Absolutely. I think we talked about this in the letter, but software development continues to get more expensive. I know this is counter to what many believe, but there's an argument that compute costs have come down, AWS costs have come down, Google Cloud costs have come down, and as a result, software should be cheaper to make. At PAR, I think what we've seen is the opposite. Every other input cost into building software, whether it be employee cost, dev cost, product cost, service cost, every other input cost has gone up. In addition, the customer demands have grown exponentially. You cannot deliver a half-baked product. You cannot deliver a product without great service. I think one of the smart things our acquisitions have is that they've been able to build software at scale across remote workforces.

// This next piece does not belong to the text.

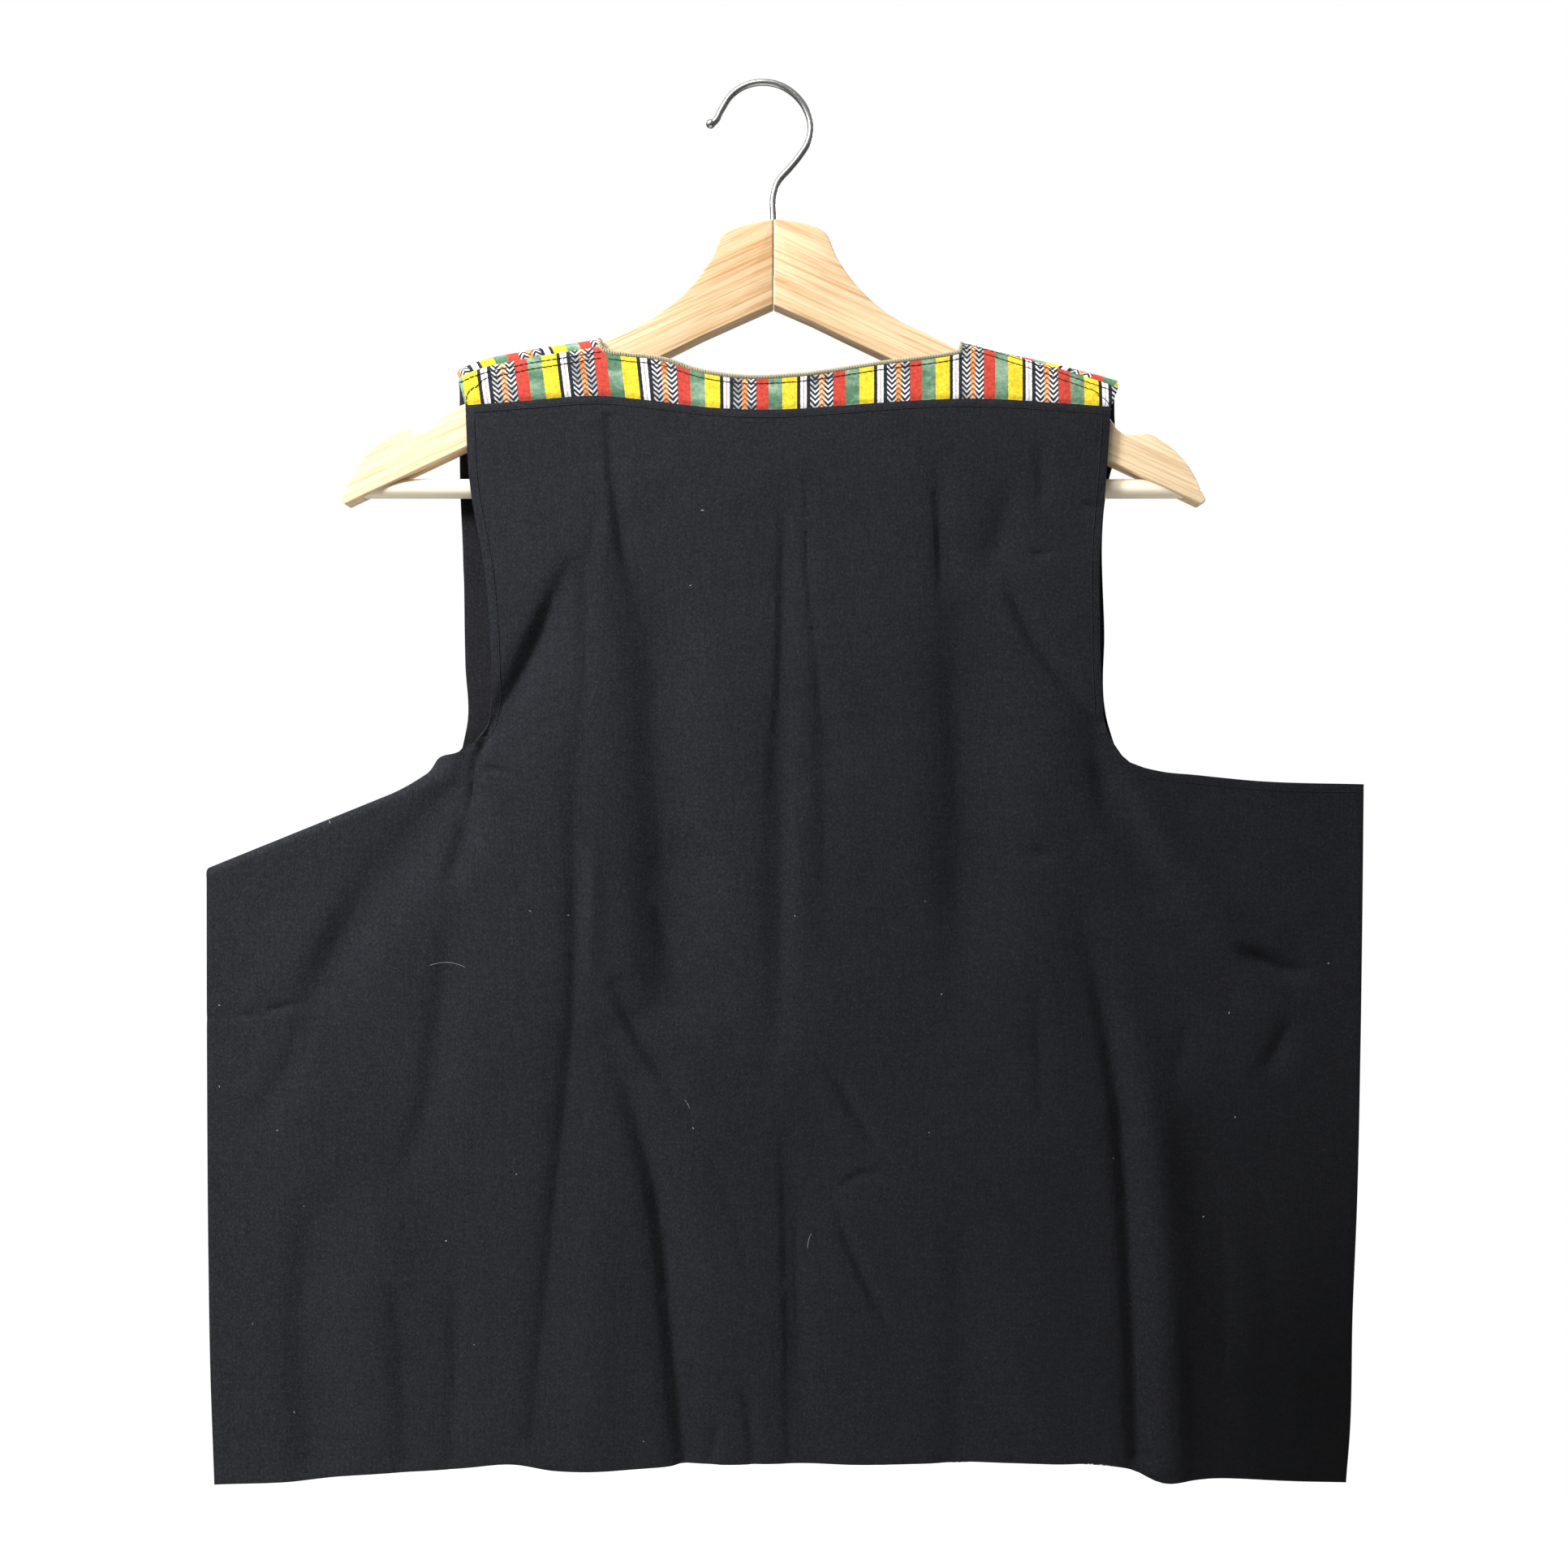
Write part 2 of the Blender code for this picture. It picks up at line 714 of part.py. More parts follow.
def yoke_plan():
    neck = columns(NECK)[:, 0]
    between = np.linspace(neck[3], neck[-4], YOKE_NECK_COLUMNS + 1)
    top_x = np.concatenate([
        np.linspace(SHOULDER_TIP_LEFT_X, neck[0], FRONT_COLUMNS + 1),
        neck[1:3],
        (neck[2:3] + neck[3:4]) / 2,
        between,
        (neck[-4:-3] + neck[-3:-2]) / 2,
        neck[-3:-1],
        np.linspace(neck[-1], SHOULDER_TIP_RIGHT_X, FRONT_COLUMNS + 1),
    ])
    top = yoke_top(top_x)
    share = ((top_x - top_x[0]) / (top_x[-1] - top_x[0]))[:, None]
    seam = columns(YOKE_SEAM)
    bottom = on_plan(at_x(YOKE_SEAM, seam[0, 0] + (seam[-1, 0] - seam[0, 0]) * share[:, 0]))
    bottom[:, 1] += SEAM_GAP / 2
    down = even(YOKE_ROWS)[:, None]
    left = (1 - down) * top[0] + down * bottom[0]
    right = (1 - down) * top[-1] + down * bottom[-1]
    return patch(top, bottom, left, right, share)


def material(name, colour, roughness, metallic=0.0):
    made = bpy.data.materials.new(name)
    made.use_nodes = True
    shader = made.node_tree.nodes["Principled BSDF"]
    shader.inputs["Base Color"].default_value = (*colour, 1.0)
    shader.inputs["Roughness"].default_value = roughness
    shader.inputs["Metallic"].default_value = metallic
    made.diffuse_color = (*colour, 1.0)
    return made


def new_collection(name):
    made = bpy.data.collections.new(name)
    bpy.context.scene.collection.children.link(made)
    return made


def move_to(obj, collection):
    for old in list(obj.users_collection):
        old.objects.unlink(obj)
    collection.objects.link(obj)


def sheet_mesh(name, layer, plans):
    """The middle surface of a panel: its patches hung, joined and facing out."""
    mesh = bpy.data.meshes.new(name)
    work = bmesh.new()
    for plan in plans:
        hung = place(layer, plan) * MM
        corners = [[work.verts.new(point) for point in row] for row in hung]
        for upper, lower in zip(corners, corners[1:]):
            for i in range(len(upper) - 1):
                work.faces.new((upper[i], lower[i], lower[i + 1], upper[i + 1]))
    bmesh.ops.remove_doubles(work, verts=work.verts, dist=JOIN * MM)
    bmesh.ops.recalc_face_normals(work, faces=work.faces)
    facing = sum(face.normal.y * face.calc_area() for face in work.faces)
    if facing * layer < 0:
        bmesh.ops.reverse_faces(work, faces=work.faces)
    work.to_mesh(mesh)
    work.free()
    mesh.shade_smooth()
    return mesh


def cloth(name, mesh, wall, made_of, collection):
    obj = bpy.data.objects.new(name, mesh)
    mesh.materials.append(made_of)
    collection.objects.link(obj)
    thick = obj.modifiers.new("cloth wall", "SOLIDIFY")
    thick.thickness = wall * MM
    thick.offset = 0.0
    return obj


def moved_in(mesh, name, distance):
    """A copy of a panel's surface, moved in along its own normals."""
    copy = mesh.copy()
    copy.name = name
    copy.materials.clear()
    normals = [vertex.normal.copy() for vertex in mesh.vertices]
    for vertex, normal in zip(copy.vertices, normals):
        vertex.co -= normal * distance * MM
    return copy


def tube(name, points, radius, made_of, collection, sizes=None, resolution=2):
    """A round wire or cord through points in millimetres."""
    curve = bpy.data.curves.new(name, "CURVE")
    curve.dimensions = "3D"
    curve.bevel_depth = radius * MM
    curve.bevel_resolution = resolution
    curve.use_fill_caps = True
    spline = curve.splines.new("POLY")
    spline.points.add(len(points) - 1)
    for i, point in enumerate(points):
        spline.points[i].co = (*(np.asarray(point) * MM), 1.0)
        spline.points[i].radius = 1.0 if sizes is None else sizes[i]
    curve.materials.append(made_of)
    obj = bpy.data.objects.new(name, curve)
    collection.objects.link(obj)
    return obj


def beside(path, distance):
    """A path parallel to another, to the left of the way that it runs."""
    ahead = np.diff(path, axis=0)
    ahead /= np.linalg.norm(ahead, axis=1)[:, None]
    normals = np.column_stack([-ahead[:, 1], ahead[:, 0]])
    before = np.concatenate([normals[:1], normals])
    after = np.concatenate([normals, normals[-1:]])
    mitre = before + after
    mitre /= (1 + np.sum(before * after, axis=1))[:, None]
    return path + distance * mitre


def divided(path, longest):
    """The path with points added so that no step is longer than this."""
    pieces = [path[:1]]
    for start, end in zip(path, path[1:]):
        count = max(1, math.ceil(np.linalg.norm(end - start) / longest))
        pieces.append(start + (end - start) * even(count)[1:, None])
    return np.concatenate(pieces)


def front_edge_path(side):
    """The neck and front edge as (x, length past the crest), from the shoulder seam to the hem."""
    strip, chest, body = front_plans(side)[:3]
    edge = np.concatenate([strip[1:, -1], chest[1:, -1], body[1:, -1]])
    past = crest_z(edge[:, 0]) + CREST_EXTRA - edge[:, 1]
    return np.column_stack([edge[:, 0], -past])


def neck_braid(made_of, collection):
    """One braid: up the left front edge, round the back of the neck and down the right front edge."""
    neck = yoke_plan()[0]
    inside = (neck[:, 0] >= NECK[1][0]) & (neck[:, 0] <= NECK[-1][0])
    neck = neck[inside]
    past = crest_z(neck[:, 0]) + CREST_EXTRA - neck[:, 1]
    back = np.column_stack([neck[:, 0], past])
    path = np.concatenate([front_edge_path(-1)[::-1], back, front_edge_path(1)])
    path = beside(path, -BRAID_REACH)
    path = divided(path, BRAID_EVERY)
    plan = np.column_stack([path[:, 0], crest_z(path[:, 0]) + CREST_EXTRA - np.abs(path[:, 1])])
    on_back = path[:, 1:] > 0
    points = np.where(on_back, place(BACK, plan), place(FRONT, plan))
    return tube("neck_braid", points, BRAID_RADIUS, made_of, collection, resolution=1)


def as_mesh(obj, collection):
    """The object made a plain mesh, its caps joined to its sides."""
    graph = bpy.context.evaluated_depsgraph_get()
    mesh = bpy.data.meshes.new_from_object(obj.evaluated_get(graph))
    work = bmesh.new()
    work.from_mesh(mesh)
    bmesh.ops.remove_doubles(work, verts=work.verts, dist=JOIN * MM)
    bmesh.ops.recalc_face_normals(work, faces=work.faces)
    work.to_mesh(mesh)
    work.free()
    name = obj.name
    made = bpy.data.objects.new(name + " mesh", mesh)
    made.matrix_world = obj.matrix_world
    collection.objects.link(made)
    bpy.data.objects.remove(obj)
    made.name = name
    return made


def cylinder(name, radius, start, end, collection):
    """A round bar between two points in millimetres."""
    start = np.asarray(start, float) * MM
    end = np.asarray(end, float) * MM
    along = end - start
    bpy.ops.mesh.primitive_cylinder_add(
        vertices=ROUND_SIDES,
        radius=radius * MM,
        depth=float(np.linalg.norm(along)),
    )
    obj = bpy.context.object
    obj.name = name
    obj.location = (start + end) / 2
    if abs(along[0]) > abs(along[2]):
        obj.rotation_euler = (0.0, math.pi / 2, 0.0)
    move_to(obj, collection)
    return obj


def cut(obj, cutter):
    take = obj.modifiers.new("cut " + cutter.name, "BOOLEAN")
    take.operation = "DIFFERENCE"
    take.object = cutter
    cutter.hide_render = True
    cutter.display_type = "WIRE"


def hanger_arm(name, top, end, lower, gap, made_of, parts):
    """One arm, cut from board along its outline, with its edges rounded."""
    upper = follow(columns(top), even(ARM_STEPS))
    upper[0, 0] += gap
    tip = columns(end)
    under = columns(lower)
    under[-1, 0] += gap
    outline = np.concatenate([upper, tip, under])
    curve = bpy.data.curves.new(name, "CURVE")
    curve.dimensions = "2D"
    curve.fill_mode = "BOTH"
    curve.extrude = ARM_THICKNESS / 2 * MM
    spline = curve.splines.new("POLY")
    spline.points.add(len(outline) - 1)
    spline.use_cyclic_u = True
    for i, (x, z) in enumerate(outline):
        spline.points[i].co = (x * MM, z * MM, 0.0, 1.0)
    obj = bpy.data.objects.new(name, curve)
    obj.rotation_euler = (math.pi / 2, 0.0, 0.0)
    parts.objects.link(obj)
    bpy.context.view_layer.update()
    arm = as_mesh(obj, parts)
    arm.data.materials.append(made_of)
    arm.data.shade_smooth()
    arm.data.set_sharp_from_angle(angle=ARM_SHARP)
    edges = arm.modifiers.new("rounded edges", "BEVEL")
    edges.width = ARM_ROUND * MM
    edges.segments = ARM_ROUND_STEPS
    edges.limit_method = "ANGLE"
    edges.angle_limit = ARM_ROUNDED_ABOVE
    return arm


def build_hanger(parts, cutters):
    wood = material("pale wood", (0.80, 0.58, 0.33), 0.35)
    bar_wood = material("pale bar wood", (0.87, 0.72, 0.48), 0.4)
    steel = material("plated wire", (0.72, 0.72, 0.74), 0.15, 1.0)
    half_gap = SEAM_GAP / 2
    shape_left = (ARM_TOP_LEFT, ARM_END_LEFT, ARM_LOWER_LEFT)
    shape_right = (ARM_TOP_RIGHT, ARM_END_RIGHT, ARM_LOWER_RIGHT)
    left = hanger_arm("hanger_arm_left", *shape_left, -half_gap, wood, parts)
    right = hanger_arm("hanger_arm_right", *shape_right, half_gap, wood, parts)

    bar_left = (BAR_ENDS[0], 0, BAR_Z)
    bar_right = (BAR_ENDS[1], 0, BAR_Z)
    bar = cylinder("trouser_bar", BAR_RADIUS, bar_left, bar_right, parts)
    bar.data.materials.append(bar_wood)
    socket = BAR_RADIUS + BORE_CLEARANCE
    start = (BAR_ENDS[0] - BORE_CLEARANCE, 0, BAR_Z)
    end = (BAR_ENDS[1] + BORE_CLEARANCE, 0, BAR_Z)
    sockets = cylinder("bar socket", socket, start, end, cutters)

    rows = columns(HOOK_POINTS)
    bore_foot = (HANGER_X, 0, rows[0, 1] - BORE_CLEARANCE)
    bore_mouth = (HANGER_X, 0, HOOK_BORE_TOP)
    bore = cylinder("hook bore", HOOK_RADIUS + BORE_CLEARANCE, bore_foot, bore_mouth, cutters)
    for arm in (left, right):
        cut(arm, sockets)
        cut(arm, bore)

    route = follow(rows, even(HOOK_STEPS))
    points = np.column_stack([route[:, 0], np.zeros(len(route)), route[:, 1]])
    sizes = np.ones(len(points))
    sizes[-1] = HOOK_TIP
    tube("hanger_hook", points, HOOK_RADIUS, steel, parts, sizes)


def build_vest(parts):
    black = material("black cotton", (0.03, 0.03, 0.035), 0.9)
    lining_black = material("black lining", (0.02, 0.02, 0.024), 0.85)
    striped = material("striped folk weave", (0.55, 0.25, 0.10), 0.85)
    braid = material("beige braid", (0.42, 0.35, 0.20), 0.8)

    cloth("back_panel", sheet_mesh("back_panel", BACK, back_plans()), BACK_WALL, black, parts)
    cloth("back_yoke", sheet_mesh("back_yoke", BACK, [yoke_plan()]), BACK_WALL, striped, parts)
    lining_distance = (FRONT_WALL + LINING_WALL) / 2 + SEAM_GAP
    for side, word in ((-1, "left"), (1, "right")):
        name = "front_" + word
        surface = sheet_mesh(name, FRONT, front_plans(side))
        inner = moved_in(surface, name + "_lining", lining_distance)
        cloth(name, surface, FRONT_WALL, striped, parts)
        cloth(name + "_lining", inner, LINING_WALL, lining_black, parts)
    neck_braid(braid, parts)


def main():
    for obj in list(bpy.data.objects):
        bpy.data.objects.remove(obj)
    parts = new_collection(NAME)
    cutters = new_collection(NAME + " cutters")
    build_hanger(parts, cutters)
    build_vest(parts)
    bpy.context.view_layer.update()


main()
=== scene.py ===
"""Striped folk vest hanging from a wooden trouser hanger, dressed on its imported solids.

Lengths in the tables are millimetres. The origin is the inside top of the hook,
+Z is up and the back of the vest faces -Y. Every cloth panel is drawn flat on a
plan: x across, and h, the height it would have if the cloth went straight up
past the shoulder crest. place() hangs the plan over the shoulders, spreads back
and front, presses in the folds and turns down one corner. The plan is also each
panel's UV map, in metres, so that weave and stripes follow the cloth.
"""

import math

import bmesh
import bpy
import numpy as np
from bpy.props import FloatProperty, FloatVectorProperty, PointerProperty
from bpy.types import Operator, Panel, PropertyGroup
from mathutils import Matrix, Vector


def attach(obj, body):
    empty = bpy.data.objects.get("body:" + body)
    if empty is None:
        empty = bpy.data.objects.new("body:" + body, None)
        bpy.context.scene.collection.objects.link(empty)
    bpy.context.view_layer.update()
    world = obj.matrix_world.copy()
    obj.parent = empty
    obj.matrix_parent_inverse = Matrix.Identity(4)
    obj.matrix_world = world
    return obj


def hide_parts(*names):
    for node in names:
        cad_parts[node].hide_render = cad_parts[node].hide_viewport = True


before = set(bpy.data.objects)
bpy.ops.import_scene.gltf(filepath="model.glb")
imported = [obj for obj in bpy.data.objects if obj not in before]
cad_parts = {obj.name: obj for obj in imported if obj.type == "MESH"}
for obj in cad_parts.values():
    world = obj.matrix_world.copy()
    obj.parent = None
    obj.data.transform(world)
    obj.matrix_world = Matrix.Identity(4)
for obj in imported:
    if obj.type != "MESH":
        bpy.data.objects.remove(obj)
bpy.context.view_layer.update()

bl_info = {
    "name": "Striped folk vest on a hanger",
    "version": (1, 0, 0),
    "blender": (4, 5, 0),
    "location": "3D View > Sidebar > Vest",
    "description": "Cloth, stitching, braid, wood and wire for a vest on a trouser hanger",
    "category": "Object",
}

BODY = "root"


def finer(values, step):
    """The values in their order, with even ones between them so that none is over a step apart."""
    filled = [float(values[0])]
    for start, end in zip(values, values[1:]):
        count = max(1, math.ceil(abs(end - start) / step))
        filled += [start + (end - start) * i / count for i in range(1, count + 1)]
    return tuple(filled)


MM = 0.001
BACK = -1
FRONT = 1

SEAM_GAP = 0.3
SEAM_LAP = 0.3
BACK_WALL = 1.2
FRONT_WALL = 1.0
LINING_WALL = 1.0
BRAID_REACH = 1.1
LINING_SHORT = 4.0

CENTRE_X = 10.5
FRONT_EDGE = 5.0

# Shoulder crest, middle of the cloth
CREST = (
    ("x", "z"),
    (-160.0, -150.6),
    (-157.0, -148.7),
    (-149.0, -144.9),
    (-141.0, -142.4),
    (-118.0, -137.8),
    (-95.0, -134.4),
    (-85.5, -132.7),
    (105.0, -134.8),
    (123.0, -139.4),
    (148.0, -144.9),
    (173.0, -151.2),
    (186.0, -155.2),
)
CREST_HALF = 9.5
CREST_POWER = 3.0

# How far past the crest the shoulder seams lie, along the cloth
SHOULDER_SEAM = (
    ("x", "length"),
    (-156.2, 12.0),
    (-86.0, 11.6),
    (104.0, 4.5),
    (120.0, 5.2),
    (135.0, 6.6),
    (154.0, 8.9),
    (165.0, 10.0),
    (182.2, 11.2),
)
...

I think there's no doubt that these remote teams will become huge, huge parts of PAR's success. We want to continue to invest in India, Ukraine, alongside our onshore talent so that we can—my dream is, hey, we can throw two or three bodies at a problem when our competitors can put one. If we can make those team members abroad feel like they're part of PAR, absorb the same culture, to be frank, absorb the same intensity, it will really, really give us a foundational difference.

It's incredibly hard to do this well, but I think we've gone in with open eyes and with the commitment that our teams, whether they're in Kiev, India, or Australia, they're all part of PAR. I think they'll be keys for us growing and a big part of our talent engine going forward. We look for us to continue to invest and hire in those regions very aggressively.

Chris Byrnes
VP of Business Development, PAR Technology Corporation

There do not seem to be any additional questions submitted today. We, as a team here at PAR, really thank your participation and your support throughout the years. Please, we are available for any other questions or dialogue. Thank you again for participating, and we will end the meeting right now. Thank you.